Start of COLLECTED DATA

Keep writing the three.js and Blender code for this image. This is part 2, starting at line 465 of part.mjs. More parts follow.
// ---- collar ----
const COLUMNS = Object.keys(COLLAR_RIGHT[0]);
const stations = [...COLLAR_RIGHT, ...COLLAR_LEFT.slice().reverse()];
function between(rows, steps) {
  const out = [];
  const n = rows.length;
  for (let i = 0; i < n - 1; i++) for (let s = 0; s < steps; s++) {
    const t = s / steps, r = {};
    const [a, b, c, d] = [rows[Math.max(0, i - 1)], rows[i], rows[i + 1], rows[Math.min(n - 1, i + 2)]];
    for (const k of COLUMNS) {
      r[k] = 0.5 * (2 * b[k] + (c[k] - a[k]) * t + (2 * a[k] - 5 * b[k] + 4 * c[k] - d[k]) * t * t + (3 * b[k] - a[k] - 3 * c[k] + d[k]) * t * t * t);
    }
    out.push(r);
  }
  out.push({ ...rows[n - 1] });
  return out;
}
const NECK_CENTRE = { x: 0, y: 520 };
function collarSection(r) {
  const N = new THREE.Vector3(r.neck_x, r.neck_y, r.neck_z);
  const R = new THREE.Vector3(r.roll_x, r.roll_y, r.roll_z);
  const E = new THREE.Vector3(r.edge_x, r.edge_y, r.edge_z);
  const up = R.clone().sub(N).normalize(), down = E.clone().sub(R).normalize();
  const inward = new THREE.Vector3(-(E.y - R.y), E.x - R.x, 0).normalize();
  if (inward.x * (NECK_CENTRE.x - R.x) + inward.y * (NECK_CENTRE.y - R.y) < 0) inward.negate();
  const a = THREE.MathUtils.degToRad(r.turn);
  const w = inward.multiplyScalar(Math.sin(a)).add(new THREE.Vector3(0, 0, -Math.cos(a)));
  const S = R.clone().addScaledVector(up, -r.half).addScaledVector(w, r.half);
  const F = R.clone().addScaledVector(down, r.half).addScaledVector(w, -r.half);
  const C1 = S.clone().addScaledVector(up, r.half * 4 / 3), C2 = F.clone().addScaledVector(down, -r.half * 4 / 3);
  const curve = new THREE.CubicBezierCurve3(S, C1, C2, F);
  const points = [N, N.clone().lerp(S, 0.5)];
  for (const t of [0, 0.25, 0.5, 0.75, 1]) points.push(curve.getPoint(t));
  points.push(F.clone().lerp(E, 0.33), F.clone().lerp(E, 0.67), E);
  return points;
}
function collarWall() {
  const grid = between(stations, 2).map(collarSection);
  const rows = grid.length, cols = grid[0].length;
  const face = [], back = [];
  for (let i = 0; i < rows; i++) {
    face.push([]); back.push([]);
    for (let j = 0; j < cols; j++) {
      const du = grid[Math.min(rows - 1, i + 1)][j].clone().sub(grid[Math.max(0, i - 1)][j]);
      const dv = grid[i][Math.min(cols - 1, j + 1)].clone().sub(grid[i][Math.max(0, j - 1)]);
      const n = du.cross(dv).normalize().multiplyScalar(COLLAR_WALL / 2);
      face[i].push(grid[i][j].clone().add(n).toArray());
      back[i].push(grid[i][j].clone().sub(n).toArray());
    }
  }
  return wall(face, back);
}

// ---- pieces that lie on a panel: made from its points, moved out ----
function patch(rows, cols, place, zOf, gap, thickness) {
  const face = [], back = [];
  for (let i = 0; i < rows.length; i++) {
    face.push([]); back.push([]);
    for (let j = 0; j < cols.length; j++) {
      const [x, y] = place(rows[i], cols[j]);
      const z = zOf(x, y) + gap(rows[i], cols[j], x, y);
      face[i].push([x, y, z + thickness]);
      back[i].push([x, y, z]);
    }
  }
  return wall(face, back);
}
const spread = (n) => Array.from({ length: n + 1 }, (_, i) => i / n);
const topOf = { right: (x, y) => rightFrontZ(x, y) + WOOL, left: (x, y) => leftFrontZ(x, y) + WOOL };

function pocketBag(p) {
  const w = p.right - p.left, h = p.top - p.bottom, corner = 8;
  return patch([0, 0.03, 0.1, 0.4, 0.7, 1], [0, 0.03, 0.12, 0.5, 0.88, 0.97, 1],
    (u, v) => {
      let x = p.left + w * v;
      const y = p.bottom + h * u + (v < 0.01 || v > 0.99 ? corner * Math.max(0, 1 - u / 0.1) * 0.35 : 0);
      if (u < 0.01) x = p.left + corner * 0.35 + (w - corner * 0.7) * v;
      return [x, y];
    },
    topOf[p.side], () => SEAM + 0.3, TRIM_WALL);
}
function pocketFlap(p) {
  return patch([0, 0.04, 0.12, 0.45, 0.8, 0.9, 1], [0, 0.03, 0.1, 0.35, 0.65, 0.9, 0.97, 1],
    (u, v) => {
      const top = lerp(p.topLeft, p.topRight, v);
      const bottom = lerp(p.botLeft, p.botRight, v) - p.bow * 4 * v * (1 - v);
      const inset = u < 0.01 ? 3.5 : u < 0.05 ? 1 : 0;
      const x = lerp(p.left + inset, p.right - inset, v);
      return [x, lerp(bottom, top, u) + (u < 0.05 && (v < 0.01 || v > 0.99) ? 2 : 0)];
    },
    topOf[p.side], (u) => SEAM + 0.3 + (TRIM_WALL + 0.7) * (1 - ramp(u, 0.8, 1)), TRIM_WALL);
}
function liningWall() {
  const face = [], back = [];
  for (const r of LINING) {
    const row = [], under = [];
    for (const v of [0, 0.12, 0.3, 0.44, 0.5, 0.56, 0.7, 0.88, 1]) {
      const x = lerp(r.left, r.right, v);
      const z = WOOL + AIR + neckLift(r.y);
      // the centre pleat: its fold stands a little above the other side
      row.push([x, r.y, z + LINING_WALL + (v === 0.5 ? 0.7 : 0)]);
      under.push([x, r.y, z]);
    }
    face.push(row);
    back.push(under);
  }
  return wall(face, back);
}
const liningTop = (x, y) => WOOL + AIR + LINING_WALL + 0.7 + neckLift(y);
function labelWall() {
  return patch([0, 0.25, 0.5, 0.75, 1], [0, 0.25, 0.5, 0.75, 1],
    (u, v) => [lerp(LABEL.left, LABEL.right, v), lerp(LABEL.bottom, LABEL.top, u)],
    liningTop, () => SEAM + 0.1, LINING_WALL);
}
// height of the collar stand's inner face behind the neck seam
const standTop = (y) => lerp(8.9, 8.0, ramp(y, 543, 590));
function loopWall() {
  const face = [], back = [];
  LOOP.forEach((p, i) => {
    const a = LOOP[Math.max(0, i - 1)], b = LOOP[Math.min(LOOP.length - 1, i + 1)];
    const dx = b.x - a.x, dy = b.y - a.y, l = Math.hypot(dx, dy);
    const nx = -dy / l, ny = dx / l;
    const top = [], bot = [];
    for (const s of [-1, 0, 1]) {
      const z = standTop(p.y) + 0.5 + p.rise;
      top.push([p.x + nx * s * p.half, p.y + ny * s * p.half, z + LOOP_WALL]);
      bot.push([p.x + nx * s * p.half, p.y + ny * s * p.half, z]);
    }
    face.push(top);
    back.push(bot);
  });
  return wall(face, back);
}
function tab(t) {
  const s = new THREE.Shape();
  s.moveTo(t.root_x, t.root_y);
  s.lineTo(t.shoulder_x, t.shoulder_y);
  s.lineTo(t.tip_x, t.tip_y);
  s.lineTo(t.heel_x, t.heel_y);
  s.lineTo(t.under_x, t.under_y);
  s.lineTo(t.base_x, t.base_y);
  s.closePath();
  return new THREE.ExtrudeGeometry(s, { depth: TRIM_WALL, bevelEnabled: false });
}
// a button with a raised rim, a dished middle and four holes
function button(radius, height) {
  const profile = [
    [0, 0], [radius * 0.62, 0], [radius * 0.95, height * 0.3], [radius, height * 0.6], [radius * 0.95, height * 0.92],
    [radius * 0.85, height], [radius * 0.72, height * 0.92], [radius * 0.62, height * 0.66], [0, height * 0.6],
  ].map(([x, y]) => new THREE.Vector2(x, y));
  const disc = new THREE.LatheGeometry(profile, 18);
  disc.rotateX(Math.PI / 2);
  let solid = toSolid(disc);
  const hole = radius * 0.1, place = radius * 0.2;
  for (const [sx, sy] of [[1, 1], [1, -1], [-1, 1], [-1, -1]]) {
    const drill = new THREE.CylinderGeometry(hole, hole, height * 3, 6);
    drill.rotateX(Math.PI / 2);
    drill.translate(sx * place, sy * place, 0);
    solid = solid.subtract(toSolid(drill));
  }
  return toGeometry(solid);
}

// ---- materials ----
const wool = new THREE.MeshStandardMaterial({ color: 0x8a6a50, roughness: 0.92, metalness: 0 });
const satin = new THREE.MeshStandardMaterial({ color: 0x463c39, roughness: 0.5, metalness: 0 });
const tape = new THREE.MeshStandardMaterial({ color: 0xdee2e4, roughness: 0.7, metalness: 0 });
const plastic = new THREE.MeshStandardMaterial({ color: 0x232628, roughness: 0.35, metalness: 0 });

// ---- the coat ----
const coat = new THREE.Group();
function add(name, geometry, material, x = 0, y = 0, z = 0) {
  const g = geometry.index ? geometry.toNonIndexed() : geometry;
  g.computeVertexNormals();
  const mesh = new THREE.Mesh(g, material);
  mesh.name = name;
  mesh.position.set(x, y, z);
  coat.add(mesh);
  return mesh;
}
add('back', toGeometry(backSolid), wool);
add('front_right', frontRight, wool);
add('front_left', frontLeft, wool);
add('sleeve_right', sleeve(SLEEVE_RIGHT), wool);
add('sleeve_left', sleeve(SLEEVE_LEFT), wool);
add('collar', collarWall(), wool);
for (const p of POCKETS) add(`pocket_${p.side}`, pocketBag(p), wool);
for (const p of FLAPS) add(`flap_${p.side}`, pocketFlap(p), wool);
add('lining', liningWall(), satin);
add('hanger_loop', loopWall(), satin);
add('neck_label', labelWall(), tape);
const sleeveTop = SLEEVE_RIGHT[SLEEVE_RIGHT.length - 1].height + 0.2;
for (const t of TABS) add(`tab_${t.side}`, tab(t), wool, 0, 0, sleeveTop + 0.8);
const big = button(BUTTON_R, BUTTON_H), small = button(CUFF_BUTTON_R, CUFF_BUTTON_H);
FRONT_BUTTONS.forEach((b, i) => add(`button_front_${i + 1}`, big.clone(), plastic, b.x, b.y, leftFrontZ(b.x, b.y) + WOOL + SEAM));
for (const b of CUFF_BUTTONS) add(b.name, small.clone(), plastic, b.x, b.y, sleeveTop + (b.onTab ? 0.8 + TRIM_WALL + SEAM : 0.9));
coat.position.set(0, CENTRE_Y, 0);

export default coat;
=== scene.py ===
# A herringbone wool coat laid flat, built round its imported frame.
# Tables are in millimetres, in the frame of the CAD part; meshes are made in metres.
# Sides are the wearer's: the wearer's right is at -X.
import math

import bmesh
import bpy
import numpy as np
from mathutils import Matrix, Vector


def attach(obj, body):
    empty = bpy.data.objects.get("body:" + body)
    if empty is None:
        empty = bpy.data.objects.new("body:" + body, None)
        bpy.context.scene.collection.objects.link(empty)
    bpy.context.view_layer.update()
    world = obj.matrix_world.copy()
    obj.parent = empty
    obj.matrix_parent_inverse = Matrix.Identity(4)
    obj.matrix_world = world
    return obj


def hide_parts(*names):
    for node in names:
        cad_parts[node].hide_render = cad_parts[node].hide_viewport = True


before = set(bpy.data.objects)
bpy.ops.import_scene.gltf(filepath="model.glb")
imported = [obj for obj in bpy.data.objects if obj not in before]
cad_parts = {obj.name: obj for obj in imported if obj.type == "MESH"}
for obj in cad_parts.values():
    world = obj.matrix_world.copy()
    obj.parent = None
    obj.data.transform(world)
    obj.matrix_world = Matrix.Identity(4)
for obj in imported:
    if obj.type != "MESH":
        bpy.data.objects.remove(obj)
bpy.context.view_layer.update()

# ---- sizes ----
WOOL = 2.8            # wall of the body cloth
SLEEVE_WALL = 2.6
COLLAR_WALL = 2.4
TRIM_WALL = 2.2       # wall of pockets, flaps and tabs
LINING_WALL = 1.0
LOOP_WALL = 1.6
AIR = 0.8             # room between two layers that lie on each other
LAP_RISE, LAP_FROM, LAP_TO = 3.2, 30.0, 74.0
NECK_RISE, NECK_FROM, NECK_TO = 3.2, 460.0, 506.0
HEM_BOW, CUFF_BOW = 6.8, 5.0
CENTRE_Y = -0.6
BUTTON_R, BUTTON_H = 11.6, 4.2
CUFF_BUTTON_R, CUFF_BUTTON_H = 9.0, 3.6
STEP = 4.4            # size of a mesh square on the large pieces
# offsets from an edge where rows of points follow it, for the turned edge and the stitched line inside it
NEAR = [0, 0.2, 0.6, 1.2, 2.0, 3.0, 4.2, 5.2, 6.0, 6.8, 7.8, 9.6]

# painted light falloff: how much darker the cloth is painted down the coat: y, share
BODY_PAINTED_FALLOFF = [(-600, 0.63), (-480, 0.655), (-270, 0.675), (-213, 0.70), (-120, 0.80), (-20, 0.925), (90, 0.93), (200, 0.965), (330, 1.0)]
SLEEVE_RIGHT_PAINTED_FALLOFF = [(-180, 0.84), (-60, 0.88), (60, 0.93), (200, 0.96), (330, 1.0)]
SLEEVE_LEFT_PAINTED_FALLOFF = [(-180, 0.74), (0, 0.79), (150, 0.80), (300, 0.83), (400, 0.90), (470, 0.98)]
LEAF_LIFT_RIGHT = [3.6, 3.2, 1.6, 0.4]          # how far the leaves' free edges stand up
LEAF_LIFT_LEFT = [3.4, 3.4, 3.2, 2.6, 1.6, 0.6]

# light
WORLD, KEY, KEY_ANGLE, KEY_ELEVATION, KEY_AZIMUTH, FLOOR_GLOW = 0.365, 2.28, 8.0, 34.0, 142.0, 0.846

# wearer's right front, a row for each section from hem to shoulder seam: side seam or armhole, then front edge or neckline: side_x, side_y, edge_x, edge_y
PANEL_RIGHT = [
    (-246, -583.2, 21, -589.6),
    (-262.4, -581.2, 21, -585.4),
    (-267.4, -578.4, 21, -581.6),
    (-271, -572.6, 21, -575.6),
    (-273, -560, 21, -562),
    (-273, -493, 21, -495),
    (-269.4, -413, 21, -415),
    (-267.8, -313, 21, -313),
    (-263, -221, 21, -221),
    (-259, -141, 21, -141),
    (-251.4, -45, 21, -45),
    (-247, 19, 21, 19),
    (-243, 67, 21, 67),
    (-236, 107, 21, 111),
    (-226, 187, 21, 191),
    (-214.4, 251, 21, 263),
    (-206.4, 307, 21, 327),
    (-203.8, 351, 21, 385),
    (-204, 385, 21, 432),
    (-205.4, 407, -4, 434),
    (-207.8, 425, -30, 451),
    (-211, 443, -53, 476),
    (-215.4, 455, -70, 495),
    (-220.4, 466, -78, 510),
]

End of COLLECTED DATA

• TASK BRIEF
Reproduce, without alteration, solely the lines beginning at the line that includes "---- the coat" and ending at the line that includes "cad_parts[node].hide_render = cad_parts[node].hide_viewport", both lines included.

• FINISHED TASK
// ---- the coat ----
const coat = new THREE.Group();
function add(name, geometry, material, x = 0, y = 0, z = 0) {
  const g = geometry.index ? geometry.toNonIndexed() : geometry;
  g.computeVertexNormals();
  const mesh = new THREE.Mesh(g, material);
  mesh.name = name;
  mesh.position.set(x, y, z);
  coat.add(mesh);
  return mesh;
}
add('back', toGeometry(backSolid), wool);
add('front_right', frontRight, wool);
add('front_left', frontLeft, wool);
add('sleeve_right', sleeve(SLEEVE_RIGHT), wool);
add('sleeve_left', sleeve(SLEEVE_LEFT), wool);
add('collar', collarWall(), wool);
for (const p of POCKETS) add(`pocket_${p.side}`, pocketBag(p), wool);
for (const p of FLAPS) add(`flap_${p.side}`, pocketFlap(p), wool);
add('lining', liningWall(), satin);
add('hanger_loop', loopWall(), satin);
add('neck_label', labelWall(), tape);
const sleeveTop = SLEEVE_RIGHT[SLEEVE_RIGHT.length - 1].height + 0.2;
for (const t of TABS) add(`tab_${t.side}`, tab(t), wool, 0, 0, sleeveTop + 0.8);
const big = button(BUTTON_R, BUTTON_H), small = button(CUFF_BUTTON_R, CUFF_BUTTON_H);
FRONT_BUTTONS.forEach((b, i) => add(`button_front_${i + 1}`, big.clone(), plastic, b.x, b.y, leftFrontZ(b.x, b.y) + WOOL + SEAM));
for (const b of CUFF_BUTTONS) add(b.name, small.clone(), plastic, b.x, b.y, sleeveTop + (b.onTab ? 0.8 + TRIM_WALL + SEAM : 0.9));
coat.position.set(0, CENTRE_Y, 0);

export default coat;
=== scene.py ===
# A herringbone wool coat laid flat, built round its imported frame.
# Tables are in millimetres, in the frame of the CAD part; meshes are made in metres.
# Sides are the wearer's: the wearer's right is at -X.
import math

import bmesh
import bpy
import numpy as np
from mathutils import Matrix, Vector


def attach(obj, body):
    empty = bpy.data.objects.get("body:" + body)
    if empty is None:
        empty = bpy.data.objects.new("body:" + body, None)
        bpy.context.scene.collection.objects.link(empty)
    bpy.context.view_layer.update()
    world = obj.matrix_world.copy()
    obj.parent = empty
    obj.matrix_parent_inverse = Matrix.Identity(4)
    obj.matrix_world = world
    return obj


def hide_parts(*names):
    for node in names:
        cad_parts[node].hide_render = cad_parts[node].hide_viewport = True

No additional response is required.